Speaker of the Adamawa State House of Assembly
- Incumbent
- Assumed office 12 June 2023
- Preceded by: Aminu Iya Abbas

Member of the Adamawa State House of Assembly
- Incumbent
- Assumed office June 2019
- Preceded by: Hassan Burguma
- Constituency: Hong

Personal details
- Born: Bathiya Wesley Mava’ama
- Party: Peoples Democratic Party

= Bathiya Wesley =

Nigerian politician

Bathiya Wesley is a Nigerian politician and the speaker of the Adamawa State House of Assembly. He was sworn in during the inaugural session of the Adamawa 8th Assembly. Wesley is disabled, having had his arm amputated earlier in his life.
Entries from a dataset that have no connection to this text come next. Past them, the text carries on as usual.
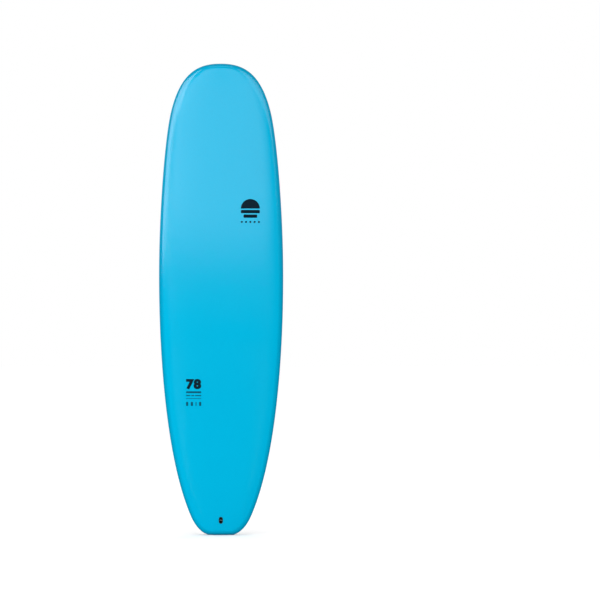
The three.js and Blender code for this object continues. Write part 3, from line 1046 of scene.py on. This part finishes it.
def badge_light(bm):
    """The pale half disc and bar on the badge."""
    disc(bm, 0, z=433, radius=8, stop=180, steps=24)
    bar(bm, 0, z=428, width=16, height=2.6)


def printed_marks():
    ink("deck_mark_print", deck_mark, True, DECK_INK)
    ink("deck_size_print", deck_size, True, DECK_INK)
    ink("deck_size_lines_print", deck_size_lines, True, DECK_FINE_INK)
    ink("bottom_mark_print", bottom_mark, False, BOTTOM_INK)
    ink("bottom_badge_print", bottom_badge, False, BOTTOM_INK)
    ink("badge_light_print", badge_light, False, PALE_INK, raise_by=0.1)


# ---- Studio ----
ROOM_IN_GLOSS = 0.1  # how bright the room is in reflections, in front of the deck
BACKDROP = (0.45, 0.9)  # the share of a reflection's direction towards +Y where it starts and is white
GLOW = ((-25, 5.2), (0, 3.6))  # the floor's radiance in reflections, at two bearings in degrees
GLOW_SIDES = (-42, -30, 20, 42)  # the bearings where it starts, is full, begins to fade and ends
GLOW_REACH = (4.5, 6.5, 18, 33)  # the distances in metres from the board where it does the same
SHEET_HALF = 40 / MM


def studio():
    """White to the camera and in diffuse light; reflections see a dim room and part of a bright floor."""
    world = bpy.data.worlds.new("studio")
    world.use_nodes = True
    world.cycles.sampling_method = "NONE"
    bpy.context.scene.world = world
    tree = Tree(world.node_tree)
    is_reflection = tree.new("ShaderNodeLightPath").outputs["Is Glossy Ray"]
    behind = tree.split(tree.new("ShaderNodeTexCoord").outputs["Generated"])["Y"]
    dimmed = tree.math("MULTIPLY", is_reflection, tree.ramp(behind, *BACKDROP, 1 - ROOM_IN_GLOSS, 0))
    strength = tree.math("SUBTRACT", 1, dimmed)
    tree.links.new(strength, tree.nodes["Background"].inputs["Strength"])
    tree.nodes["Background"].inputs["Color"].default_value = (1, 1, 1, 1)
    paint = Paint("floor", (0.95, 0.95, 0.95), 0.9, specular=0.0)
    floor = sheet("floor", 0, paint.set("Emission Strength", 0.06))
    floor.visible_glossy = False
    glow = sheet("floor_glow", 0.01, glow_paint())
    glow.visible_camera = glow.visible_diffuse = False
    glow.visible_shadow = glow.visible_transmission = False


def sheet(name, height, paint):
    """A flat square sheet of the studio, 80 m each way."""
    bm = bmesh.new()
    bmesh.ops.create_grid(bm, x_segments=1, y_segments=1, size=SHEET_HALF)
    bmesh.ops.translate(bm, vec=(0, 0, height / MM), verts=bm.verts)
    made = new_object(name, bm)
    made.data.materials.append(paint.set("Emission Color", (1, 1, 1, 1)).material)
    return made


def glow_paint():
    """A black sheet that glows in part; bearings run from straight in front of the deck."""
    p = Paint("floor_glow", (0, 0, 0), 1.0, specular=0.0)
    floor_at = p.split(p.coordinates)
    forward = p.math("MULTIPLY", floor_at["Y"], -1)
    bearing = p.math("DEGREES", p.math("ARCTAN2", floor_at["X"], forward))
    length = p.new("ShaderNodeVectorMath")
    length.operation = "LENGTH"
    p.links.new(p.coordinates, length.inputs[0])
    (low, low_glow), (high, high_glow) = GLOW
    glow = p.ramp(bearing, low, high, low_glow, high_glow)
    for source, limits in ((bearing, GLOW_SIDES), (length.outputs["Value"], GLOW_REACH)):
        glow = p.math("MULTIPLY", glow, p.ramp(source, *limits[:2], 0, 1))
        glow = p.math("MULTIPLY", glow, p.ramp(source, *limits[2:], 1, 0))
    p.links.new(glow, p.shader.inputs["Emission Strength"])
    return p


def softbox(name, at, aim, size, radiance, diffuse=True, gloss=True):
    """A rectangular light at a place, aimed at another, of a given size and radiance."""
    data = bpy.data.lights.new(name, "AREA")
    data.shape = "RECTANGLE"
    data.size, data.size_y = size
    data.energy = radiance * math.pi * size[0] * size[1]
    light = bpy.data.objects.new(name, data)
    light.location = at
    light.rotation_euler = (Vector(aim) - Vector(at)).to_track_quat("-Z", "Y").to_euler()
    light.visible_diffuse, light.visible_glossy = diffuse, gloss
    bpy.context.scene.collection.objects.link(light)


def lights():
    """Soft light from the left and above; the rail lights are seen only as highlights."""
    softbox("left", (-4.2, -3.9, 1.6), aim=(0, 0, 1.5), size=(5.4, 1.4), radiance=3.9, gloss=False)
    softbox("overhead", (0, -3.5, 6), aim=(0, 0, 1), size=(3, 3), radiance=1.6)
    softbox("left_rail", (-4.6, -3.5, 2.6), aim=(0, 0, 2.6), size=(4.2, 3.1), radiance=9.5, diffuse=False)
    softbox("right_rail", (4.1, -4.1, 2.7), aim=(0, 0, 2.7), size=(4.5, 2.8), radiance=4, diffuse=False)


# ---- Assembly ----
skin = deck_skin()
leash_plug(skin)
place(skin, "deck_foam", replaces=["deck_skin"])
slick = bottom_sheet()
fin_system(slick)
place(slick, "bottom_sheet", replaces=["bottom_slick"])
place(guard("nose_guard_visual", nose_arc, True), "guard", replaces=["nose_guard"])
place(guard("tail_guard_visual", tail_arc, False), "guard", replaces=["tail_guard"])
printed_marks()

KEPT_NODES = {
    "bottom_foam": "backing_foam",
    "core_left": "core_foam",
    "core_centre": "core_foam",
    "core_right": "core_foam",
    "stringer_left": "stringer_wood",
    "stringer_right": "stringer_wood",
}
for node, slot_name in KEPT_NODES.items():
    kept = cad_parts[node]
    kept.data.materials.clear()
    kept.data.materials.append(PAINTS[slot_name].material)

studio()
lights()
scene = bpy.context.scene
scene.view_settings.view_transform = "Standard"
scene.view_settings.look = "None"
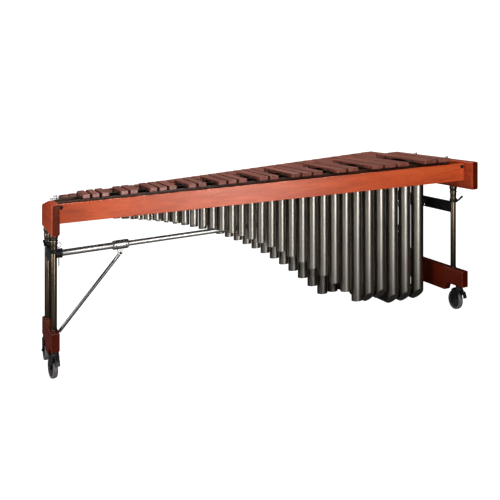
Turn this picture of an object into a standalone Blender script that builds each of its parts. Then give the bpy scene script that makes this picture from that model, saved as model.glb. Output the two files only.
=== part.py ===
"""A five-octave concert marimba: a tapered wooden frame with rosewood bars, tubular resonators and a wheeled stand.

Metres, +Z up. The origin is on the floor, at the middle of the instrument's outline seen from above.
+X runs along the keyboard towards the low notes, and +Y runs from the audience towards the player.
"""

import math

import bmesh
import bpy
from mathutils import Vector

# ---------------------------------------------------------------- driving dimensions
LENGTH = 2.60  # outer face to outer face of the end panels
PANEL_THICKNESS = 0.047
PANEL_TOP = 0.982
PANEL_PLAYER_TOP = 0.936  # the panels slope down to this on the player's side
PANEL_BOTTOM = 0.806
PANEL_LEFT_Y = (-0.2535, 0.1615)
PANEL_RIGHT_Y = (-0.605, 0.605)
PANEL_SLOPE_START = 0.45  # share of the panel's depth where the slope begins

RAIL_THICKNESS = 0.022
AUDIENCE_RAIL_Z = (0.8588, 0.9694)
PLAYER_RAIL_BOTTOM = 0.850

NATURALS = 36
ACCIDENTAL_STEPS = 34  # places along the accidental row, of which ten stay empty
EMPTY_STEPS = (2, 6)  # in each group of seven steps: between E and F, and between B and C
FIRST_STEP_X = 1.141  # the lowest accidental
STEADY_PITCH = 0.048
EXTRA_PITCH = 0.715  # the low bars are wider: this much more length, fading out up the keyboard
PITCH_FADE = 13.88
BAR_THICKNESS = 0.022
ARCH_DEPTH = 0.008
NATURAL_TOP = 0.972
ACCIDENTAL_TOP = 1.006
NATURAL_SPACING = 0.008
ACCIDENTAL_SPACING = 0.013
NODE_SHARE = 0.224  # a bar hangs by its nodes, this share of its length from each end
CORD_RADIUS = 0.002
BAR_GROUP_GAP = 0.0004

BAR_RAIL_WIDTH = 0.018
BAR_RAIL_HEIGHT = 0.045
BAR_CLEARANCE = 0.008  # from a bar rail up to the bars that hang over it

TUBE_TOP_ACCIDENTAL = 0.950
TUBE_TOP_NATURAL = 0.928
TUBE_RADIUS_SHARE = 0.42
TUBE_WALL = 0.002
PLATE_THICKNESS = 0.003
TUBE_SHORTEST = 0.035  # the part of a tube's length that doesn't change with its note
TUBE_MIDDLE = 0.237  # the rest of it, eighteen steps up, growing by a fixed ratio with each step down
TUBE_GROWTH = 0.0955
NATURAL_TUBE_SHARE = 1.08
LONGEST_TUBE = 0.875
FOLDED_FEET = (0.026, 0.024, 0.024, 0.072, 0.066)  # heights of the feet of the folded tubes, from the lowest note up
FOLD_REACH = 0.205
FOLD_RISE = 0.42

POST_RADIUS = 0.0175
POST_BORE = 0.0152
INNER_POST_RADIUS = 0.0145
INNER_POST_BOTTOM = 0.45
POST_TOP = 0.7635
SLEEVE_BOTTOM = 0.700
POST_SLEEVE_RADIUS = 0.0205
CLAMP_RING_RADIUS = 0.0230
CLAMP_RING_HEIGHT = 0.024
FLANGE_RADIUS = 0.0245
FLANGE_HEIGHT = 0.042
POSTS = {
    "left_audience": (-1, -0.1765),
    "left_player": (-1, 0.0765),
    "right_audience": (1, -0.3767),
    "right_player": (1, 0.3767),
}
POST_X = LENGTH / 2 - PANEL_THICKNESS / 2

BEAM_TOP = 0.267
BEAM_END_BOTTOM = 0.161
BEAM_BOTTOM = 0.109
BEAM_LEFT = (-0.2455, 0.1455, 0.115)  # audience end, player end, length of each raised end
BEAM_RIGHT = (-0.503, 0.503, 0.170)

CROSS_BAR_Z = (0.632, 0.700)
CROSS_BAR_THICKNESS = 0.025

STRETCHER_Y = -0.05
STRETCHER_Z = 0.669
STRETCHER_RADIUS = 0.0187
STRETCHER_INNER_RADIUS = 0.0158
STRETCHER_WALL = 0.0025
SLEEVE_LENGTH = 0.094
LEFT_SLEEVE_X = -0.870
RIGHT_SLEEVE_X = 1.000  # nearer its end than the left one, so the brace stays clear of the folded resonators
SLEEVE_RADIUS = 0.0275
PIVOT_DROP = 0.050
BRACE_RADIUS = 0.0085
BRACE_FOOT_Z = 0.205
EAR_GAP = 0.0062

CASTERS = {
    "left_audience": (-1, -0.215, 98),
    "left_player": (-1, 0.113, 90),
    "right_audience": (1, -0.440, 90),
    "right_player": (1, 0.440, 78),
}
WHEEL_RADIUS = 0.0625
WHEEL_WIDTH = 0.028
WHEEL_BORE = 0.0046
WHEEL_FACETS = 24
AXLE_RADIUS = 0.004
CASTER_TRAIL = 0.038
CASTER_TOP = BEAM_END_BOTTOM - 0.0003

GAP = 0.0003
INNER_X = LENGTH / 2 - PANEL_THICKNESS

WOOD_RED = (0.42, 0.115, 0.04)
WOOD_DARK = (0.16, 0.03, 0.014)
ROSEWOOD = (0.20, 0.085, 0.065)
BRONZE = (0.20, 0.19, 0.175)
STEEL = (0.55, 0.54, 0.52)
BLACK = (0.02, 0.02, 0.022)
RUBBER = (0.13, 0.12, 0.125)
PALE_WOOD = (0.33, 0.17, 0.08)


# ---------------------------------------------------------------- layout along and across the keyboard
def step_x(step):
    """Where a step of the accidental row lies along X; whole steps are accidentals, half steps are naturals."""
    return FIRST_STEP_X - STEADY_PITCH * step - EXTRA_PITCH * (1 - math.exp(-step / PITCH_FADE))


def pitch_at(step):
    """The distance from one step to the next."""
    return STEADY_PITCH + EXTRA_PITCH / PITCH_FADE * math.exp(-step / PITCH_FADE)


def across(at_left, at_right):
    """A straight line across the frame, as a function of X, from its Y at the left and right panels."""
    return lambda x: at_left + (at_right - at_left) * (x + INNER_X) / (2 * INNER_X)


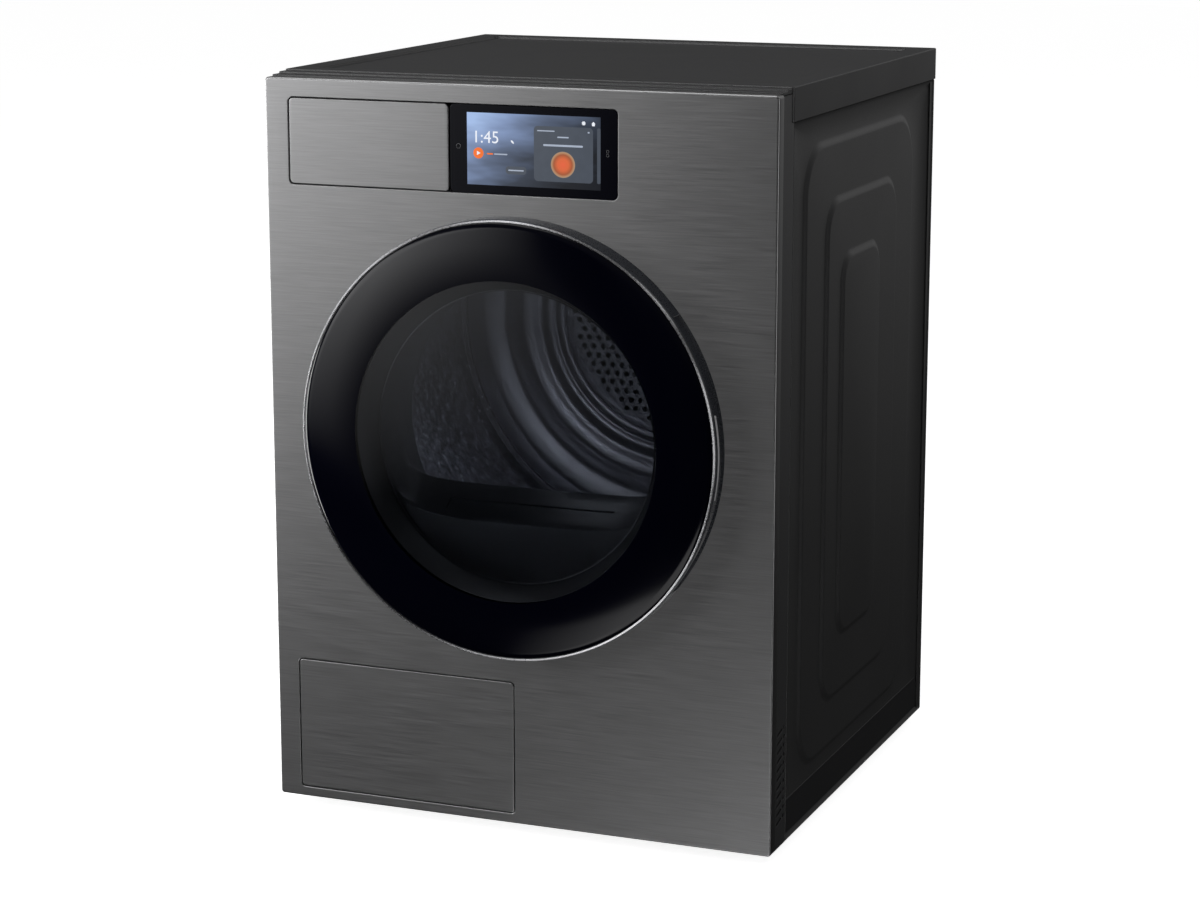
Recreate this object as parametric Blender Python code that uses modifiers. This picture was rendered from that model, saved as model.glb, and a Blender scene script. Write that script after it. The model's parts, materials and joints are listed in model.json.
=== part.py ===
"""A free-standing heat-pump clothes dryer: cabinet, round glass door, driven drum, tank drawer, service flap.

Metres, +Z up. The front faces -Y and +X is the viewer's right. The origin is on the floor, under the middle.
Depths are counted backwards from the face of the front panel: face(depth) gives the Y of a depth.
"""

import math

import bmesh
import bpy
from mathutils import Matrix

# ---- cabinet ----
CABINET_WIDTH = 0.600
CABINET_DEPTH = 0.600  # from the face of the front panel to the back
CABINET_HEIGHT = 0.835  # without the feet
FOOT_HEIGHT = 0.015
DOOR_PROUD = 0.040  # how far the door glass stands in front of the panel
CLEAR = 0.0005  # gap left between neighbours
RING_SIDES = 48  # sides of every large round piece, so that nested rings keep their gaps

# ---- sheet and wall thicknesses ----
PANEL_SKIN = 0.0015
SHEET = 0.001
MOULDING = 0.003
PLATE = 0.0025

# ---- front panel ----
PANEL_DROP = 0.005  # top of the panel below the top of the lid
PANEL_RETURN = 0.015
PANEL_EDGE = 0.003  # rounding of the upright edges
TRIM_BACK = 0.0475  # depth where the top trim ends
TRIM_HEIGHT = 0.0035
STRIP_BACK = 0.054  # depth where the upright side strips end
STRIP_FLANGE = 0.0155
VENT_COUNT = 11
VENT_PITCH = 0.0102
VENT_FIRST = 0.031  # above the cabinet's bottom edge
VENT_DOT = 0.0024

# ---- lid ----
LID_SKIRT = 0.037
LID_WALL = 0.004
LID_RIM = 0.028
LID_RECESS = 0.003
LID_FIELD = 0.0035

# ---- side panels: three pressed frames, each (front depth, back depth, bottom, top, corner radius) ----
OVERHANG = 0.0015  # lid beyond the side panels
RIB_STEP = 0.004
RIB_SLOPE = 0.010
RIB_FRAMES = (
    (0.096, 0.519, 0.060, 0.768, 0.060),
    (0.177, 0.455, 0.115, 0.701, 0.045),
    (0.237, 0.390, 0.182, 0.634, 0.035),
)

# ---- door ----
DOOR_X = 0.002
DOOR_Z = 0.461
GLASS_RADIUS = 0.241
GLASS_THICK = 0.006
RIM_RADIUS = 0.2445
RIM_WALL = 0.006
RIM_FOOT = 0.0095  # height of the rim's widest line above the panel
DOOR_GAP = 0.0015
WINDOW_RADIUS = 0.1642
WINDOW_FLARE = 0.014  # how much wider the frame's funnel is at the glass
BOWL_DEPTH = 0.012
BOWL_GLASS = 0.004
GASKET_RADIUS = 0.1935
GASKET_WIDTH = 0.007
GRIP_ANGLE = 38.0
GRIP_BAR_ANGLE = 11.0
HINGE_INSET = 0.0125  # from the rim's edge to the pin
HINGE_OUT = 0.022  # pin in front of the panel
PIN_RADIUS = 0.0025
KNUCKLE = 0.005
ARM_ANGLE = 50.0
HINGE_HALF = 0.050
LEAF_HALF = 0.029
NOTCH_WIDE = 0.036
HOOK_RADIUS = 0.2145

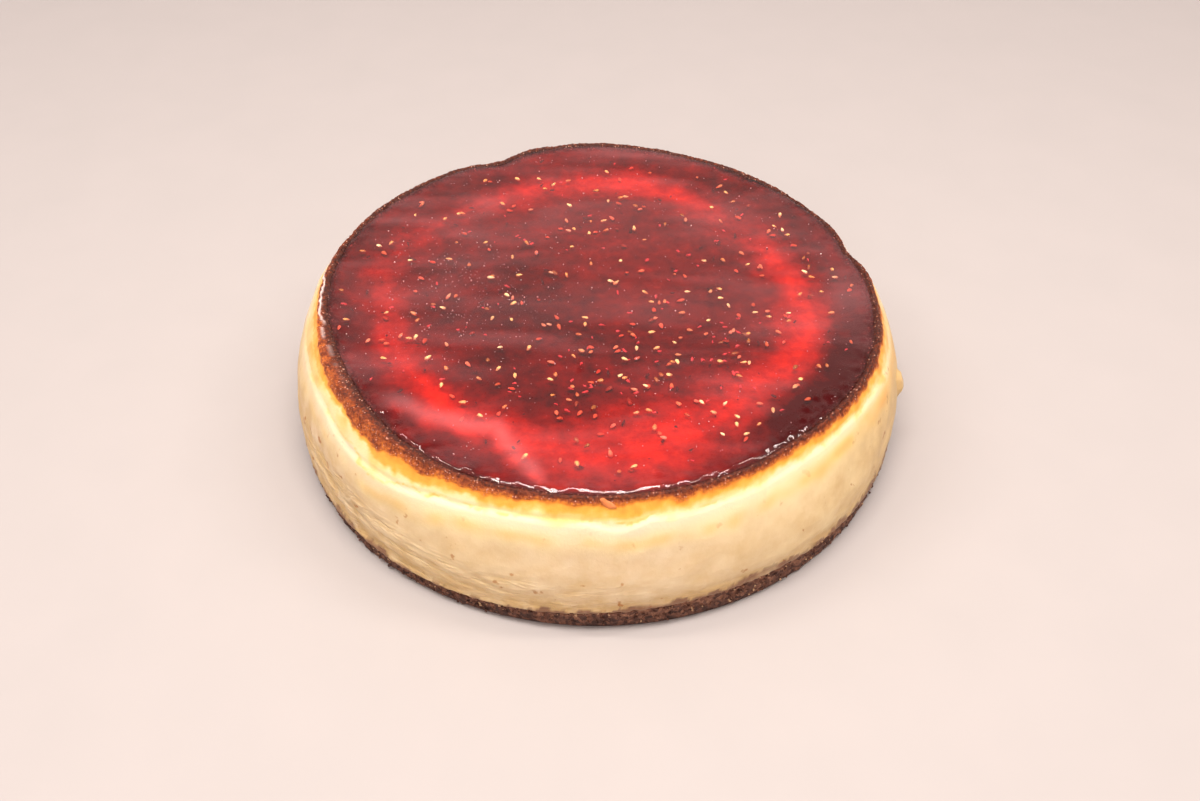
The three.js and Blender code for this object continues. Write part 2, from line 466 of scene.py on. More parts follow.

He represents the Hong constituency at the Adamawa State House of Assembly.

Commitment to Peace

In March 2025, following reports of recurring insurgent attacks in several communities in Hong Local Government Area of Adamawa State, Wesley reiterated the importance of peace as a prerequisite for development. During a courtesy visit by Dr. Herbert Rufus Hanawa, Principal Special Assistant to Governor Ahmadu Umaru Fintiri on Budget, he assured that the Assembly would lobby for measures to restore peace and improve security in the affected areas. Wesley stressed that the safety and well-being of displaced residents remained a priority, reflecting his reputation as a politician committed to peace and community stability.